▸ **EXERCISE DIRECTIONS**:
Within the records below, find each line that holds the string "imported", then copy it.

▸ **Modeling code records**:
-=-=-=-=-

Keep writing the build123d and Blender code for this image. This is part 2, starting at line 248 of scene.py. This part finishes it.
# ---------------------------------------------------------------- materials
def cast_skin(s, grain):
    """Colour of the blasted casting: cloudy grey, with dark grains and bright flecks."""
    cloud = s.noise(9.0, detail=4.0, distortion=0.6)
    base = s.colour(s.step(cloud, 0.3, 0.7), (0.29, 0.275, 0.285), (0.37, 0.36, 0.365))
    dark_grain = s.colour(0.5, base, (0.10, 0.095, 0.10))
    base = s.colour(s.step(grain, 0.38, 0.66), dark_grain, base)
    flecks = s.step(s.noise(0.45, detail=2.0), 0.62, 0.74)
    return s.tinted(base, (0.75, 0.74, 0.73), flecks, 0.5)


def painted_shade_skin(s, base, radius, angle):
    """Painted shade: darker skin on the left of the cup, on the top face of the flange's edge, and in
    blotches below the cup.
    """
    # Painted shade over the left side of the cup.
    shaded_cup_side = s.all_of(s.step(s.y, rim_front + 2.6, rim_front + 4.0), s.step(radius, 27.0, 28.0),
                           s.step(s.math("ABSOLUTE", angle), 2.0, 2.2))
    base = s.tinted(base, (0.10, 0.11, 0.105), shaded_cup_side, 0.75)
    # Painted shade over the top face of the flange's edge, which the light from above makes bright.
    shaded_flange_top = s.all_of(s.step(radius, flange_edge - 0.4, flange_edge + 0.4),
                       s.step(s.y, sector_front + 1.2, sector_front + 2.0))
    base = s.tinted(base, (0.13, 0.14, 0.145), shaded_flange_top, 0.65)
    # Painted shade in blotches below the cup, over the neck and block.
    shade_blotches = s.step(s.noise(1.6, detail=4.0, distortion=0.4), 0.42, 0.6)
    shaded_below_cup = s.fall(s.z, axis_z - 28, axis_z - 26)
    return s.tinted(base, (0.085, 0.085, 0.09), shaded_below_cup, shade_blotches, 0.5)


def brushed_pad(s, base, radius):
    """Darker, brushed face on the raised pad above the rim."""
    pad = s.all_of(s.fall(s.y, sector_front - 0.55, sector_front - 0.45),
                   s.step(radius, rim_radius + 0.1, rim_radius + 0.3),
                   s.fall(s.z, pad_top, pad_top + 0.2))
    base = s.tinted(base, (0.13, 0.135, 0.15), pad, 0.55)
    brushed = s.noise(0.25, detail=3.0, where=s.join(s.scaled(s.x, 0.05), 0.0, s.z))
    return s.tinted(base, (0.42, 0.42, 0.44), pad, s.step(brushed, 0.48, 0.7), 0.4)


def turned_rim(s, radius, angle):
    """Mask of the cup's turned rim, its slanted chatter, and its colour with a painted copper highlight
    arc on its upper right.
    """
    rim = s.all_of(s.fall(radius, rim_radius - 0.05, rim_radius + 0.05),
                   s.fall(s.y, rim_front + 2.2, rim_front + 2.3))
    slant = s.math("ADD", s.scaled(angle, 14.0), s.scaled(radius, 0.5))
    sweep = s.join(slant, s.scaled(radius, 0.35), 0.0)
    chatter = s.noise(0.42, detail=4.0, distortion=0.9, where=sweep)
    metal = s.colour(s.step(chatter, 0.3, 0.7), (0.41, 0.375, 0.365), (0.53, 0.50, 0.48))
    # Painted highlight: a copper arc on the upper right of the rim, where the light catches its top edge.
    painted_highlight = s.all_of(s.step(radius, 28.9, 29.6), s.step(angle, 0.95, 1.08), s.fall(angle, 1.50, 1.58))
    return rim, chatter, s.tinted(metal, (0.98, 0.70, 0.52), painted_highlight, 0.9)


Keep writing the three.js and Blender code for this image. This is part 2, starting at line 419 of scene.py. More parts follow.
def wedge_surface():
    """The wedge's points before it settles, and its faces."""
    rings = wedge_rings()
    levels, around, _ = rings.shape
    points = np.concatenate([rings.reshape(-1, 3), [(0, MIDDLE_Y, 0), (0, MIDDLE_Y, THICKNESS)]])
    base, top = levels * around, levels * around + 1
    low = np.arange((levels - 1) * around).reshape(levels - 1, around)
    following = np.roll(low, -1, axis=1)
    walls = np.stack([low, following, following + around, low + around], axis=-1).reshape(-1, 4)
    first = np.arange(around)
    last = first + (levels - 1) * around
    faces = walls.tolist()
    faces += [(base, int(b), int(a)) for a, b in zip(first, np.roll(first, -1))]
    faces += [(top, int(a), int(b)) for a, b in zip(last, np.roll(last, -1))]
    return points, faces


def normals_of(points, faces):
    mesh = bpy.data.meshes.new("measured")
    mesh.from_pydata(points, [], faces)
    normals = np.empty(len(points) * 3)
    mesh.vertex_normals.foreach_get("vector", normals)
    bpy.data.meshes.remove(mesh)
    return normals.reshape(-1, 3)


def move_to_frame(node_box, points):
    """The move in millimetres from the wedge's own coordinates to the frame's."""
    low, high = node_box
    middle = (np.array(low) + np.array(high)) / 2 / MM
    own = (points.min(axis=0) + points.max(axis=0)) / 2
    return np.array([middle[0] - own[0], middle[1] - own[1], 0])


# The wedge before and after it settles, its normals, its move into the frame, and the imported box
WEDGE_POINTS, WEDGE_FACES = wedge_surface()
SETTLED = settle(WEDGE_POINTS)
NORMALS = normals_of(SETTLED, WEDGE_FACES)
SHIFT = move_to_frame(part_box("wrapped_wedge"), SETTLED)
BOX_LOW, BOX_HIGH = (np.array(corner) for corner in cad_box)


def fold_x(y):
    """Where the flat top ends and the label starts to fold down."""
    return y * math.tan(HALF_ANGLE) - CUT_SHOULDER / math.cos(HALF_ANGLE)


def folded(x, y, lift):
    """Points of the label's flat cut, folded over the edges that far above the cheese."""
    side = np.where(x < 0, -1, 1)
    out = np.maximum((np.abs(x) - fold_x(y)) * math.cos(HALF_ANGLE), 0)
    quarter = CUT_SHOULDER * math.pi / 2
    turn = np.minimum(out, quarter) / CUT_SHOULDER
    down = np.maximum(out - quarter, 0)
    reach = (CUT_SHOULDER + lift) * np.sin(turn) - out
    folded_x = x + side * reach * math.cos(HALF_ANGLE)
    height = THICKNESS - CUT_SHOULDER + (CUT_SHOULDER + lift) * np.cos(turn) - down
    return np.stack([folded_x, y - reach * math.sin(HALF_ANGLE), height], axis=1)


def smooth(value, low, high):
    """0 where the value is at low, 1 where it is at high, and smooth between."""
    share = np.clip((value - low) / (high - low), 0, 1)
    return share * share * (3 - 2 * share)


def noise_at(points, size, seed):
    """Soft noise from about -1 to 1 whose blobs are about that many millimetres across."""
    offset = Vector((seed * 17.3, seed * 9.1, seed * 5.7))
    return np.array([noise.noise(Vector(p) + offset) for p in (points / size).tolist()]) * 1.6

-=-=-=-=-

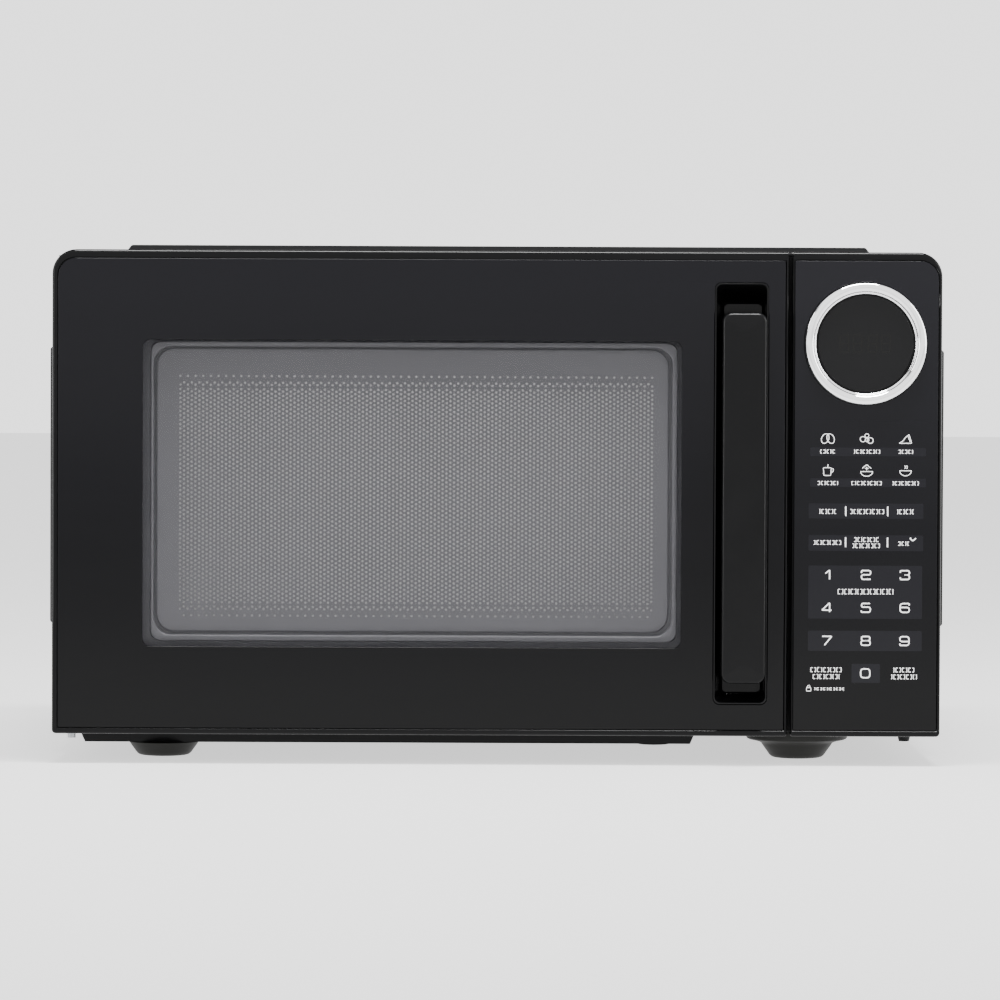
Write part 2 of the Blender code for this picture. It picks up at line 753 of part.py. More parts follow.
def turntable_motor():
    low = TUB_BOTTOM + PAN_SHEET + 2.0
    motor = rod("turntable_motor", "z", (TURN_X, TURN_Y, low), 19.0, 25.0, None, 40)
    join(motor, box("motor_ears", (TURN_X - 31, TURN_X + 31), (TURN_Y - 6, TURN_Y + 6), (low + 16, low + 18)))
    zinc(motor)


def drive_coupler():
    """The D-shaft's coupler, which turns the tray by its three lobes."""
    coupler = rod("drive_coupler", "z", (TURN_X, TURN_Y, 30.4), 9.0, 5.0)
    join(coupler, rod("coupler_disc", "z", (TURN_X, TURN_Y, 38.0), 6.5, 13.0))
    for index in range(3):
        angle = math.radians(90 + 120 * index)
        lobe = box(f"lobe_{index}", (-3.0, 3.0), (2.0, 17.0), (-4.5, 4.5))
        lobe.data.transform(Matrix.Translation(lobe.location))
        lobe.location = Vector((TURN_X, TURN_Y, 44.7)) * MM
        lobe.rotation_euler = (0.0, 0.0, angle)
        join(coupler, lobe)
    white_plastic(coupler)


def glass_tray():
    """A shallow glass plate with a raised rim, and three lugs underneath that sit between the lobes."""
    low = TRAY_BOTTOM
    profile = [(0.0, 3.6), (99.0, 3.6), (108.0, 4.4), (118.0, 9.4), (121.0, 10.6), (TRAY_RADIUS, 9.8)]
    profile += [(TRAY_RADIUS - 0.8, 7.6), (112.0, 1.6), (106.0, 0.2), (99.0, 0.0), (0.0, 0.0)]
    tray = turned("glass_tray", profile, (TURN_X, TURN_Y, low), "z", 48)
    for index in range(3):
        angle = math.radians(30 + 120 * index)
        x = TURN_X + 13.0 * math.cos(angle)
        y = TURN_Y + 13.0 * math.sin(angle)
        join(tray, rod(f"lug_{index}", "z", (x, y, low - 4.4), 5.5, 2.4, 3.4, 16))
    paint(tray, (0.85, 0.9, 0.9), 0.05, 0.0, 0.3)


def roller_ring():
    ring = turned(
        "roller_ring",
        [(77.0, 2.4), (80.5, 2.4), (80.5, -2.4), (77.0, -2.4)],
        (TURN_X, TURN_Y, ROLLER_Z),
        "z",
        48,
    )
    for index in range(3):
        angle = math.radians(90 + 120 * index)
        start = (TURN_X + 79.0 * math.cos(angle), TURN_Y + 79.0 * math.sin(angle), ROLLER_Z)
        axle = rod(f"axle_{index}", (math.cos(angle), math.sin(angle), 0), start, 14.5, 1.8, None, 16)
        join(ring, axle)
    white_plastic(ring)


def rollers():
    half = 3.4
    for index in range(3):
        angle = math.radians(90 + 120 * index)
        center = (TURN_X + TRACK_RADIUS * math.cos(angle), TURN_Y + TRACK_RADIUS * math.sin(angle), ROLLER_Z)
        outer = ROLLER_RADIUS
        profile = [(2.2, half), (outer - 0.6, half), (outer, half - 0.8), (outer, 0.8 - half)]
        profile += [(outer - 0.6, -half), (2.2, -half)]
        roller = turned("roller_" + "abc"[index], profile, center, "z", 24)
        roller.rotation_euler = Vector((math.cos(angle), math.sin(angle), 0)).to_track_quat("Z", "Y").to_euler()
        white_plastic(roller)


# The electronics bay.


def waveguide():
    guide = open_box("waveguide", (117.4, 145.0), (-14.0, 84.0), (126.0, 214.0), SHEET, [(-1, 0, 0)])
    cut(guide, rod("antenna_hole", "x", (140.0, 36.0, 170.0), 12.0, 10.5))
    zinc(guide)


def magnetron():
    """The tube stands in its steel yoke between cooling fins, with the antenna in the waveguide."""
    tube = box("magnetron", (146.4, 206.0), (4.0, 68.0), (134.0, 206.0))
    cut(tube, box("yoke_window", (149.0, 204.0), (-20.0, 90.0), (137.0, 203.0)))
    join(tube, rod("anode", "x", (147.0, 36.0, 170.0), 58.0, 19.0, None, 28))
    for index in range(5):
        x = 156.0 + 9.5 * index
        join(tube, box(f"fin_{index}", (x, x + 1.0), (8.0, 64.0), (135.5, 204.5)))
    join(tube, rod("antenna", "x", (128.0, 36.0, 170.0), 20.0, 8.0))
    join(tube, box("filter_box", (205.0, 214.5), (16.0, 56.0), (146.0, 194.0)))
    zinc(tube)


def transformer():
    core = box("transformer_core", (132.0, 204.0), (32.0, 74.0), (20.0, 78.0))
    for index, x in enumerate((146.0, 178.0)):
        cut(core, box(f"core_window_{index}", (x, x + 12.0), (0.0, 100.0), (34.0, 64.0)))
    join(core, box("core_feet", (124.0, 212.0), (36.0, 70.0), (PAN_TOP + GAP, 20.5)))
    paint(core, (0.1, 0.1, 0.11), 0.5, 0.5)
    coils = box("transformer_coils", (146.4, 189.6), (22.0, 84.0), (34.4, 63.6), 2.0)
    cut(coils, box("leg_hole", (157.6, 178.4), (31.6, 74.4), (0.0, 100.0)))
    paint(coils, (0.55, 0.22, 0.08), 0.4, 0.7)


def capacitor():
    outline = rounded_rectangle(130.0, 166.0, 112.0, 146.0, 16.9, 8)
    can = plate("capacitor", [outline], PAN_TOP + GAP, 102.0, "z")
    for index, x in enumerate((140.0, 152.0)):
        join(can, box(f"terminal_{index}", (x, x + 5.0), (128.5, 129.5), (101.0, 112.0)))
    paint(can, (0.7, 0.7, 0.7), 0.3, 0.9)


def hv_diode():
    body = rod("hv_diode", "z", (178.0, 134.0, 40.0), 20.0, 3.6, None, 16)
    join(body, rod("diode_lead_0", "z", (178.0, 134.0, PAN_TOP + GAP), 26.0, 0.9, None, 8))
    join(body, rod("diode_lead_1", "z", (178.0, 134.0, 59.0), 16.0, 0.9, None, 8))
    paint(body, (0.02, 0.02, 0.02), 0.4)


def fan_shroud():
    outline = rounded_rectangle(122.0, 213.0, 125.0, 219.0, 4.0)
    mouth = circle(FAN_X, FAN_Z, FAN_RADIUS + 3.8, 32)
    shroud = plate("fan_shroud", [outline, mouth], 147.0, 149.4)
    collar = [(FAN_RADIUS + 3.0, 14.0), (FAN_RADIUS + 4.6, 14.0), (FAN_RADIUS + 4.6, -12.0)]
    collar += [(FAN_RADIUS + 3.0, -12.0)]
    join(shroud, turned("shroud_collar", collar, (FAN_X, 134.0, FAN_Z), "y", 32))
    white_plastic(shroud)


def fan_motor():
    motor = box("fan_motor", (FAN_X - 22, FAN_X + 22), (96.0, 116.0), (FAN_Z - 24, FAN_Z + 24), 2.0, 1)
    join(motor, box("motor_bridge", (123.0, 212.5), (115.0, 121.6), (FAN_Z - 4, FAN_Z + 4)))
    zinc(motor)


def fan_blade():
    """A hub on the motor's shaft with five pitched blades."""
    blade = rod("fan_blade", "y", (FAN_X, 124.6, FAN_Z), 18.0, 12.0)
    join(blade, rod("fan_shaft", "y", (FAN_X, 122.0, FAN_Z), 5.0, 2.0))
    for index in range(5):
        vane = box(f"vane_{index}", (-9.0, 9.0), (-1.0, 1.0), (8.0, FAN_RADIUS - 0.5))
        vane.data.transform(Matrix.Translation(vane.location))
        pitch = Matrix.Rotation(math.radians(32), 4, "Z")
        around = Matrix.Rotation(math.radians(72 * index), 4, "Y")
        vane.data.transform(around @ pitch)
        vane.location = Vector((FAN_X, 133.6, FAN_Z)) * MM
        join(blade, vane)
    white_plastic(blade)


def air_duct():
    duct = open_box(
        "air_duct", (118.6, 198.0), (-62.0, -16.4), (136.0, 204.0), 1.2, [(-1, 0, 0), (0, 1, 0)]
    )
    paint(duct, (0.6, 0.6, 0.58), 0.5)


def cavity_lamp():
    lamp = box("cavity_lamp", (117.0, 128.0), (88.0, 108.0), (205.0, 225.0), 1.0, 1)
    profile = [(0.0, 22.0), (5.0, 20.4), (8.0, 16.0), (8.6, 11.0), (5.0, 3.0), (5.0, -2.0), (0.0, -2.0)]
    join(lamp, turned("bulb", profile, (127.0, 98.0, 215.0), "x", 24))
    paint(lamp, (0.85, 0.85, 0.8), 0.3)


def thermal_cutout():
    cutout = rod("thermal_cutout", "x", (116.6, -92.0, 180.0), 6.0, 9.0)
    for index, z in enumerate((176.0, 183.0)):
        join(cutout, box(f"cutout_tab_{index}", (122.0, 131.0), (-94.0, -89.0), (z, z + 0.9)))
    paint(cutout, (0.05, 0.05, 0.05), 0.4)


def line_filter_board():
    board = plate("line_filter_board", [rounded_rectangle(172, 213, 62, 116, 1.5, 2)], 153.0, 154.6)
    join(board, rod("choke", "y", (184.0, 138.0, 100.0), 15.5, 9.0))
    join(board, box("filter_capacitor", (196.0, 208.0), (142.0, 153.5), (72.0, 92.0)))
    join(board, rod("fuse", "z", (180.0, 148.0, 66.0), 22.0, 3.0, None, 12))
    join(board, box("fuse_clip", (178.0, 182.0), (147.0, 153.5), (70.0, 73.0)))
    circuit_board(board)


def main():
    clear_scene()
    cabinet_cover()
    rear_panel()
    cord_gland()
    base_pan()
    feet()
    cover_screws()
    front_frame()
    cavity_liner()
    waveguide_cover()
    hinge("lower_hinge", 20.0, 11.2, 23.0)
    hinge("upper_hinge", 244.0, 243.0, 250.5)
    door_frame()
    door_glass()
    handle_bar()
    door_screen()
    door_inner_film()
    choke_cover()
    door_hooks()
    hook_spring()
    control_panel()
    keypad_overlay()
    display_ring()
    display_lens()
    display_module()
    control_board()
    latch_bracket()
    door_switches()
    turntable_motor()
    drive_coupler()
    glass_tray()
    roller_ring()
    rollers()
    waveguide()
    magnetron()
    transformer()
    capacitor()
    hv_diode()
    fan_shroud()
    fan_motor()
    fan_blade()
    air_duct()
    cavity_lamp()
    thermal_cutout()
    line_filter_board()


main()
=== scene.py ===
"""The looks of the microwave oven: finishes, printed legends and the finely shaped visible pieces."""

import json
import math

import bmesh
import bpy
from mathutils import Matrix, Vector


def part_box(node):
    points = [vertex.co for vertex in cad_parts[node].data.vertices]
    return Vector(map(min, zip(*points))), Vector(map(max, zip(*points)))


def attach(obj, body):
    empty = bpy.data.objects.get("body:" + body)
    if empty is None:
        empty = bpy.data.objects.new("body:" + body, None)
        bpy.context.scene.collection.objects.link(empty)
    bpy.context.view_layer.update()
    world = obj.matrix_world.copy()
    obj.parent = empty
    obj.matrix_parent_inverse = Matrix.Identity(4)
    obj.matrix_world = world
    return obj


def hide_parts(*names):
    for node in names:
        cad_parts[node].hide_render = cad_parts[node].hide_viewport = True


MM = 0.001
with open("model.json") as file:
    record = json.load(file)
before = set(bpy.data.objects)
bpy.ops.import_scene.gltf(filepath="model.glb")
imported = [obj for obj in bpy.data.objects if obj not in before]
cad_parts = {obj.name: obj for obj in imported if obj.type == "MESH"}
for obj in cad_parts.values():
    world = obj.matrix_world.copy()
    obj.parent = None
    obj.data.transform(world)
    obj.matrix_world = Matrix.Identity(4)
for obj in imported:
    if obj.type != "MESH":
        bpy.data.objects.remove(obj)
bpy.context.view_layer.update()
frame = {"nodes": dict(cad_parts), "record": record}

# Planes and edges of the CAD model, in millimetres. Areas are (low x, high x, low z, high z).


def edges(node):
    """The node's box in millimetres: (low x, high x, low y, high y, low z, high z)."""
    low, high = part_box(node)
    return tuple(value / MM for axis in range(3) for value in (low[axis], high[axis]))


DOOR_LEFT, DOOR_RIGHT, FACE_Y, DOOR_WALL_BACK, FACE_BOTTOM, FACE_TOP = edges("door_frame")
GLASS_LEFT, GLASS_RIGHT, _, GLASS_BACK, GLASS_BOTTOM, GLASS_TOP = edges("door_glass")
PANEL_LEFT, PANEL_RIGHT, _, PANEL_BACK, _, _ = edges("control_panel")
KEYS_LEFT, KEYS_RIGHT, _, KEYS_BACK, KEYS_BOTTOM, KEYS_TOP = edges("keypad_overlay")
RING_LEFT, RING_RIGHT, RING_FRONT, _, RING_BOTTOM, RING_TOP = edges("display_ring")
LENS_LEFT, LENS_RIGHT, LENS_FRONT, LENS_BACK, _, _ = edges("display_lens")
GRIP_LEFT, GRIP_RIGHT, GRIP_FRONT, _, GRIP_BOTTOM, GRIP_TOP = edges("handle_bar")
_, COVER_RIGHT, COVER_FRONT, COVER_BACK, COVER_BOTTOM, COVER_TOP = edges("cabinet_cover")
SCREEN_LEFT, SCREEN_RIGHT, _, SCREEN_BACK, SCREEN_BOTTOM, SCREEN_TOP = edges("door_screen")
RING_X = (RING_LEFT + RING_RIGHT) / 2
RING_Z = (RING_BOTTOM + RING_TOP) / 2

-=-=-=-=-

▸ **EXERCISE ANSWER**:
# The wedge before and after it settles, its normals, its move into the frame, and the imported box
imported = [obj for obj in bpy.data.objects if obj not in before]
cad_parts = {obj.name: obj for obj in imported if obj.type == "MESH"}
for obj in imported:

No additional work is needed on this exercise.